Truth be told, law professors love blind grading . . . because it insulates them from these traps, and because it's a chance to safely separate the attorneys from, well, everyone else. In a nutshell, your final exam should read as if written by a practicing attorney. These are surprisingly easy to spot.
Alright. What to do? After you have stopped doing any of the above, you need to re-focus on what will help with what it is that profs are testing for. An ability to reason through a hypothetical. Hint: This is EXACTLY the skill that a lawyer needs; thus law firms are happy to go with profs' assessments.

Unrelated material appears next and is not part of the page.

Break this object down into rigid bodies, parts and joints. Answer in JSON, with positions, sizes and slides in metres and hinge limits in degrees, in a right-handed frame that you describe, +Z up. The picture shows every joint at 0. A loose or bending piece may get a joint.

Okay. How to build a lawyerlike analysis? Learn black letter law. Not just "learn" it, but LEARN it. That means that when someone is talking about x, in your mind you can practically waltz through the various prongs of the outline in that area. This is not something you will gain through memorization. It is not something you will gain through notes. Nor color-coding, nor any of that nonsense. You will gain it ONLY through internalizing it, which in turn requires that you WORK THROUGH what it is that jurists past have worked through. You must re-create the law. An outline. You must then cement that internalized knowledge by USING it. Hypotheticals.
Everything else is bunk. (Note: Nowhere does this imply that one is rude, or disrespectful, or slovenly, or any other negative descriptor.)
Participation in class? That's not talking, or at least not talking much. What it is doing is ACTIVE listening. This is listening so intense that you're nearly falling out of your chair. You're hanging on to each word, and are in a blazing contest with each statement. True? Not true? You will challenge everything. And in so doing you will do FAR better than anyone who has actually briefed the case. Why? Because that's how the law is really lived. You will be *tired* after each class . . . but you will immediately update your outline to reflect what you have learned.
Never borrow an outline. (In first year.) That is work YOU must do. Once you've done your outline (no later than, say, mid-March), you need to create a second, condensed outline, of no more than 1-2 pages. (This will come in handy for the bar exam.)
Then you need to spend as much of the remaining weeks working hypotheticals. Many, many hypos.
Dozens and dozens of exams. Every one of these hypos and exams will cause you to go over and over and over your outline, again and again and again and again and again. You will KNOW it as well as you know 2 + 2. The law? And how.
Take LEEWS if you can. But don't just take it. Live it. (And, no, I don't receive a penny for this endorsement.)
Take more practice exams. Be strict. Time yourself short. Take more practice exams. Eat, breathe, and sleep hypos. Eat, breathe, and sleep hypos with your team. Eat, breathe, and sleep hypos with your dreams. THAT is law school. (And, believe it or not, the law becomes fun.)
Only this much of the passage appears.